-- Given instruction --
Your task is to print the material below exactly as presented.

-- Stored data --
◆ ◆ ◆

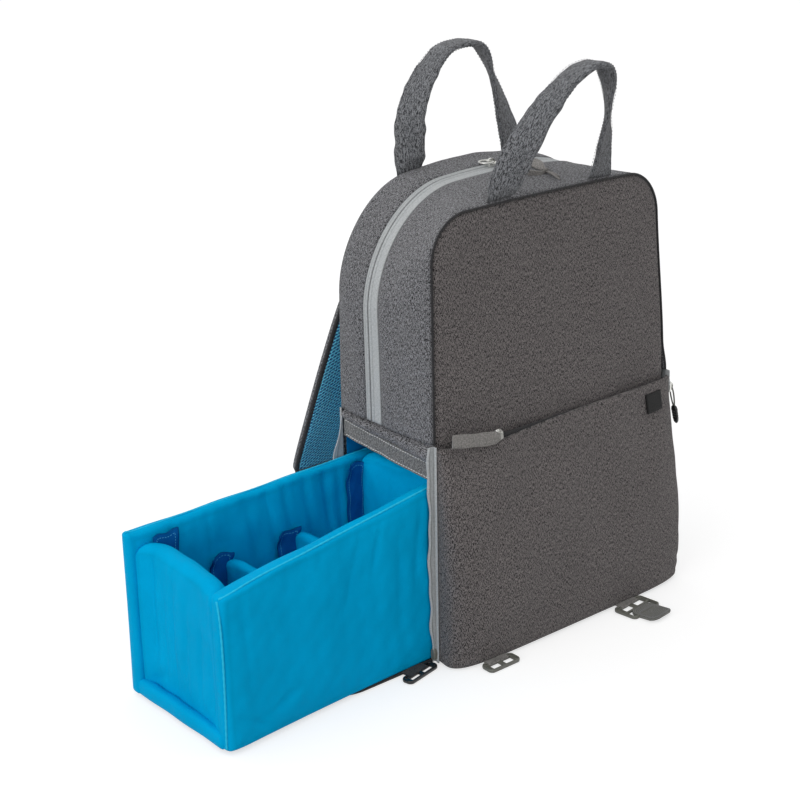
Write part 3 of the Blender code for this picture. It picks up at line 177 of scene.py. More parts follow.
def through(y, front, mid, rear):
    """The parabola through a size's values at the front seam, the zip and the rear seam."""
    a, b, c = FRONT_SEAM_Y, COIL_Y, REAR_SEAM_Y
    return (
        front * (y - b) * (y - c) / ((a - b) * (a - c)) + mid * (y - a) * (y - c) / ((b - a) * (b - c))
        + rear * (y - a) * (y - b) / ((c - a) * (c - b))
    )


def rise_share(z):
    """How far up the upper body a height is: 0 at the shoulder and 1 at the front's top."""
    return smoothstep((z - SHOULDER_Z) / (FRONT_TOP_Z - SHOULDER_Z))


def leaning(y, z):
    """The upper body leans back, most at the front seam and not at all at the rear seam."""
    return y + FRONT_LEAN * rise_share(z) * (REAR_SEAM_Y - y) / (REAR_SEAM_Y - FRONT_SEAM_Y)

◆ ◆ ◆

-- Task solution --
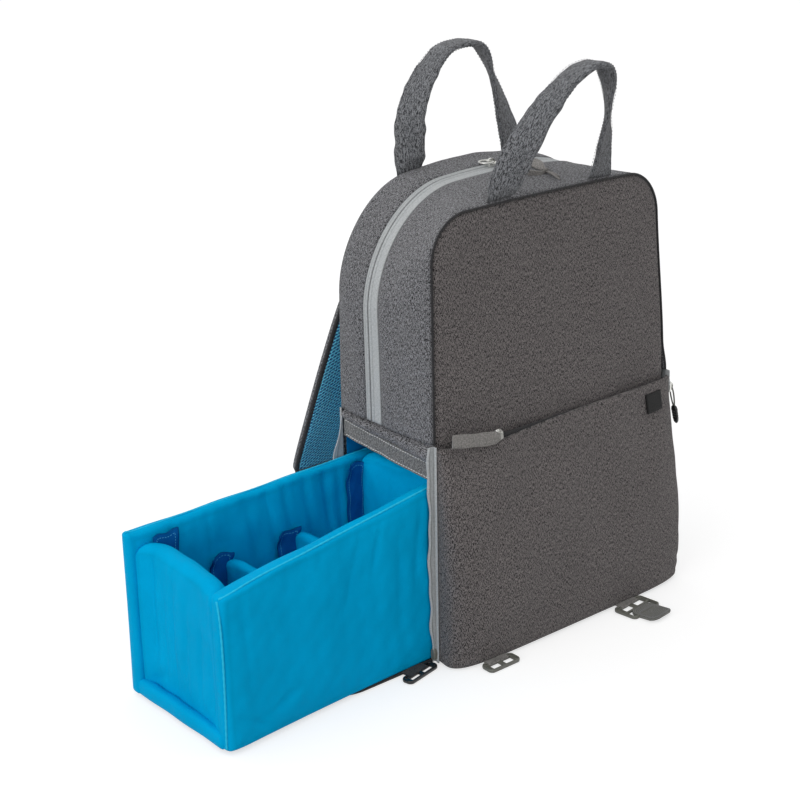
Write part 3 of the Blender code for this picture. It picks up at line 177 of scene.py. More parts follow.
def through(y, front, mid, rear):
    """The parabola through a size's values at the front seam, the zip and the rear seam."""
    a, b, c = FRONT_SEAM_Y, COIL_Y, REAR_SEAM_Y
    return (
        front * (y - b) * (y - c) / ((a - b) * (a - c)) + mid * (y - a) * (y - c) / ((b - a) * (b - c))
        + rear * (y - a) * (y - b) / ((c - a) * (c - b))
    )


def rise_share(z):
    """How far up the upper body a height is: 0 at the shoulder and 1 at the front's top."""
    return smoothstep((z - SHOULDER_Z) / (FRONT_TOP_Z - SHOULDER_Z))


def leaning(y, z):
    """The upper body leans back, most at the front seam and not at all at the rear seam."""
    return y + FRONT_LEAN * rise_share(z) * (REAR_SEAM_Y - y) / (REAR_SEAM_Y - FRONT_SEAM_Y)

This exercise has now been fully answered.